SHORT PROBLEM
Lines holding the string "from" are the ones to copy; find them all in the data.

---- COLLECTED DATA

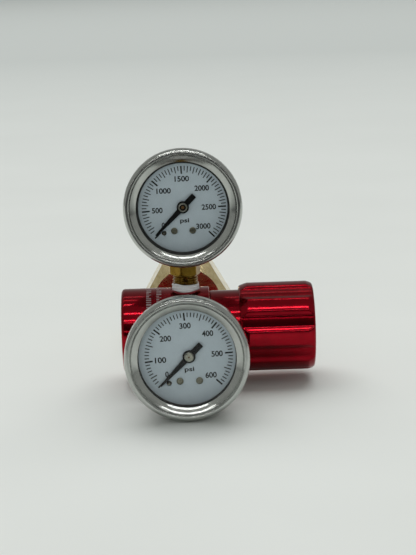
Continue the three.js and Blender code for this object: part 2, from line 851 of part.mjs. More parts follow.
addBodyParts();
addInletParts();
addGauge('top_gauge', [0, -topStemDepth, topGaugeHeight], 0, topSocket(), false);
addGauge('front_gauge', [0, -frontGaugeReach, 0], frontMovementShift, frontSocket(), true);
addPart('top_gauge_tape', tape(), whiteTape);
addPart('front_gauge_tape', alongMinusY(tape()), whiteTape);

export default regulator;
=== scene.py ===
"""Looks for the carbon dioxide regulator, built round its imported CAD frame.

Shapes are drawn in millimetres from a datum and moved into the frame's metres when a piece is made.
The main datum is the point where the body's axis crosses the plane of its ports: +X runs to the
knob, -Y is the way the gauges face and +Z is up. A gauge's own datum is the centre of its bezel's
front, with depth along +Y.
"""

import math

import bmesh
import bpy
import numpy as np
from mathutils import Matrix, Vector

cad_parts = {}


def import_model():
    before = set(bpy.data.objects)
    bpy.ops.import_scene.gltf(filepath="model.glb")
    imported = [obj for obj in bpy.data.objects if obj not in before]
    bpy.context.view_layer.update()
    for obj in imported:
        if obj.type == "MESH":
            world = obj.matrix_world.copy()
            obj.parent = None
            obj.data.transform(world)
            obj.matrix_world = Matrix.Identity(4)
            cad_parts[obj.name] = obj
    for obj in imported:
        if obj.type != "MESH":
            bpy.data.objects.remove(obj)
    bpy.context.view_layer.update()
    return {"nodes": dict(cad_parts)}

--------

FINAL RESULT
Continue the three.js and Blender code for this object: part 2, from line 851 of part.mjs. More parts follow.
Shapes are drawn in millimetres from a datum and moved into the frame's metres when a piece is made.
from mathutils import Matrix, Vector